The formation of the Jewish People started on the eve of the Exodus in the first month, Nissan, and culminated with the giving of the Torah at Sinai in the third month of Sivan. This nation-building process is symbolized in the progression of the first three astrological symbols: Aries, the lamb, symbolizes the unity of the group - In a flock the lamb feels itself identical to its neighbor. Also, just as sheep follow a shepherd, the Jewish People accepted the leadership of Moses.

Our month, the month of Iyar, is symbolized by the Shor, the bull, which desires to dwell in isolation. Iyar is therefore a time of introspection and self-development, a time of preparation for receiving the Torah in Sivan. However, there were times when the Jewish People also exhibited the rebellious qualities of the bull and 'bucked' the leadership of Moses and Aaron when they rebelled in the desert during this month.

This process of individual growth is connected to the counting of the Omer - which takes place mostly in Iyar. But when the individual is over-emphasized this can lead to disaster, as happened when the students of Rabbi Akiva all died because they failed to give each other enough respect.

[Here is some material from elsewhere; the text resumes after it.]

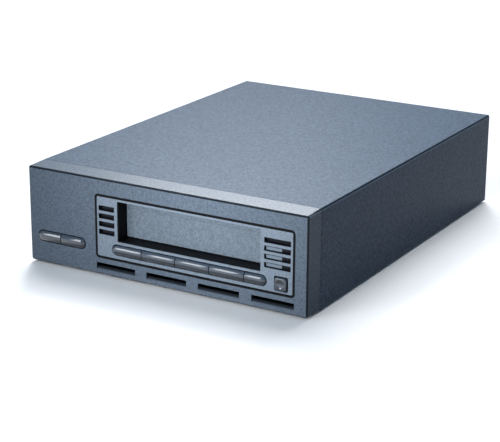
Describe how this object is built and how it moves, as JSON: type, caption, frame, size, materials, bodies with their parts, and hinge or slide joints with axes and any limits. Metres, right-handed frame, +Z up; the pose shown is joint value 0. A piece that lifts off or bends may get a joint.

When you look forward to something very much, when you fix your gaze on a special moment in the future, you count the days to that event. When the Jewish People left Egypt, even though their new-found freedom was very sweet to them, their gaze was fixed on a moment that Moshe told them would arrive seven weeks later - the giving of the Torah on Mount Sinai.

From the second night of Pesach, every night for seven weeks, we count the days that have passed on this spiritual journey from Egypt to Sinai. We call this process 'The counting of the Omer.'

The emergence from Egyptian slavery marked the beginning of the physical freedom of the Jewish People. On the spiritual plane, however, we were still sunk in the morass of Egyptian immorality and spiritual pollution. 210 years of Egyptian slavery had brought us very low - down to the 49th level of spiritual corruption. We were standing at the door to the 50th level. Before the giving of the Torah, noone who passed through that door, returned. In seven short weeks, Hashem brought us from the brink of spiritual abyss to the highest level of all the generations - the Generation of Knowledge, the generation who were fit to receive the Torah.

Sometimes, when we think of spiritual greatness, it seems so far away from us - another galaxy. We think to ourselves that we could never be really spiritual. It's all too difficult. We're too enmeshed in the physical world and its baubles and its lures. All it took was seven short weeks for the Jewish People to rise from the pits of pollution to the heights of closeness to the Creator. But the key to their success was that their gaze was Heavenward. As Oscar Wilde put it "We are all in the gutter, but some of us are looking at the stars."

When we fix our eyes on the stars of spiritual greatness, when we turn our heads Heavenwards, Hashem draws us close to Him and the distance between Heaven and earth is a mere seven weeks.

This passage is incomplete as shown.